Over €1 million awarded to RCSI from SFI for single cell imaging
RCSI University of Medicine and Health Sciences has received a nearly €1.2 million SFI infrastructure award to develop a high-resolution imaging system, with an automatic microdissection and single-cell sequencing facility.
The research infrastructure will provide new information on the molecular makeup of individual cells in complex tissues and structures, enable research towards personalised medicine and help in the development of novel diagnostics, therapeutics and biomaterials.
In addition to the SFI infrastructure award, the project is being established and co-funded by RCSI University of Medicine and Health Sciences.
“We would like to thank Science Foundation Ireland and all supporters of the application for marking this milestone for future single-cell analysis in Ireland,” said Professor Jochen Prehn, Head of the Department of Physiology and Medical Physics at RCSI and principal investigator for this award.
“Without the right instruments, conducting cellular research can be like trying to perform surgery while blindfolded. The new equipment will allow us to see cells in real-time and then analyse these through next-generation sequencing, which will help us increase our understanding of biological mechanisms at both cellular and tissue level.”
Using the new system, cells and tissues labelled with fluorescent markers will be scanned, and objects of interest identified by real-time image processing to trigger super- resolution imaging or laser microdissection and capture.
“This project will make more scientific discoveries possible for researchers in RCSI and in other institutions throughout Ireland. I would like to congratulate Professor Prehn and everyone involved for securing this important funding from Science Foundation Ireland,” said Professor Fergal O’Brien, RCSI Director of Research and Innovation.
“The funding will make it possible for researchers to image any biological sample of interest in 3D, which will be hugely beneficial in developing new biomaterials and therapeutics. I am confident that this fundamental science will lead to a variety of discoveries that will ultimately benefit the health of patients.”
Welcoming the award announcement, Dr Ruth Freeman, Director of Science for Society at Science Foundation Ireland said: “The SFI Research Infrastructure Call aims to build and sustain Ireland’s research infrastructure capacity. It is essential to support the high-quality, high-impact research that can significantly enhance our public services and enterprise competitiveness. As well as helping to attract, train and retain top research talent, improving such research assets will also lead to positive societal impacts and improved health outcomes in Ireland.”
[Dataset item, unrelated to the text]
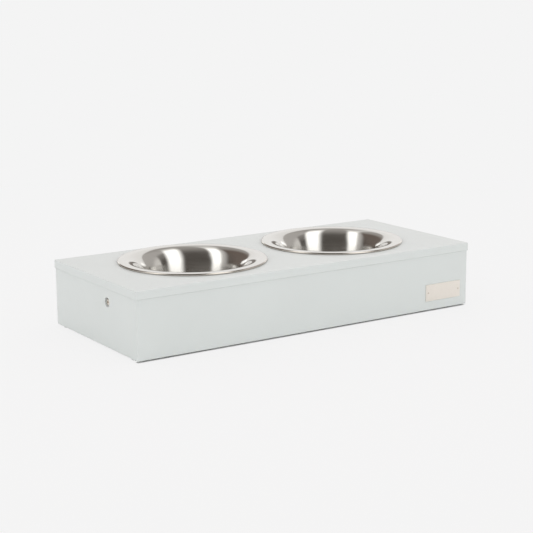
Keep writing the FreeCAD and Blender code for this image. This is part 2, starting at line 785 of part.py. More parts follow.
def main():
    """Build every piece and write one STEP file for each."""
    doc = FreeCAD.newDocument("PetFeeder")
    fill_sheet(doc)
    make_top_panel(doc)
    make_front_panel(doc)
    mirror_piece(doc, make_side_panel(doc), "right_side_panel")
    make_back_board(doc)
    make_blocks_and_pads(doc)
    make_bracket(doc)
    make_bolts(doc)
    make_nuts(doc)
    make_plate(doc)
    make_pins(doc)
    make_dowels(doc)
    make_bowl(doc, "left_bowl", "-")
    make_bowl(doc, "right_bowl", "+")
    doc.recompute()
    check_document(doc)
    os.makedirs("parts", exist_ok=True)
    for name in NODES:
        doc.getObject(name).Shape.exportStep(f"parts/{name}.step")


main()
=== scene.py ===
import logging
import math
from dataclasses import dataclass
from enum import Enum
from typing import Any, Protocol, Sequence

import bpy
import numpy as np
from mathutils import Matrix, Vector


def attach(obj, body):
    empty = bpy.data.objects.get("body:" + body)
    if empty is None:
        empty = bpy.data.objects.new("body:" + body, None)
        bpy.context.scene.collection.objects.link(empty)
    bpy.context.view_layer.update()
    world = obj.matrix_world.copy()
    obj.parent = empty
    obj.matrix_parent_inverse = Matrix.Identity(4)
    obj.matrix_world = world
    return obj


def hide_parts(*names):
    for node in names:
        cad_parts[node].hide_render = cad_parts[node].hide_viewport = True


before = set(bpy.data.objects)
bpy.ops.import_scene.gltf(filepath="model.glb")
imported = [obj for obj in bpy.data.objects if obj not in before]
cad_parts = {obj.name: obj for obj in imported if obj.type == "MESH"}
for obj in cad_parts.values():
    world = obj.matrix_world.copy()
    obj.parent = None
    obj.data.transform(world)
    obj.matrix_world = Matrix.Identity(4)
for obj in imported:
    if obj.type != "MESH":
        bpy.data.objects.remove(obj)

LOG = logging.getLogger("feeder")
Colour = tuple[float, float, float]
Point = tuple[float, float, float]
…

Professor Jochen Prehn and Dr Heiko Düssmann led the application from RCSI, which was widely supported by researchers across the country from UCD, TCD, UCC, DCU and NUIG, as well as the pharmaceutical industry involved in the FutureNeuro Centre at RCSI.
The award will be embedded in the research infrastructure of the SFI Future Neuro Centre, and it will be used by researchers in other centres and networks, such as the AMBER SFI Centre and Precision Oncology Ireland.
This instrumentation is further high-end equipment in RCSI’s portfolio to serve the Irish research community, help leverage funding and attract highly qualified researchers.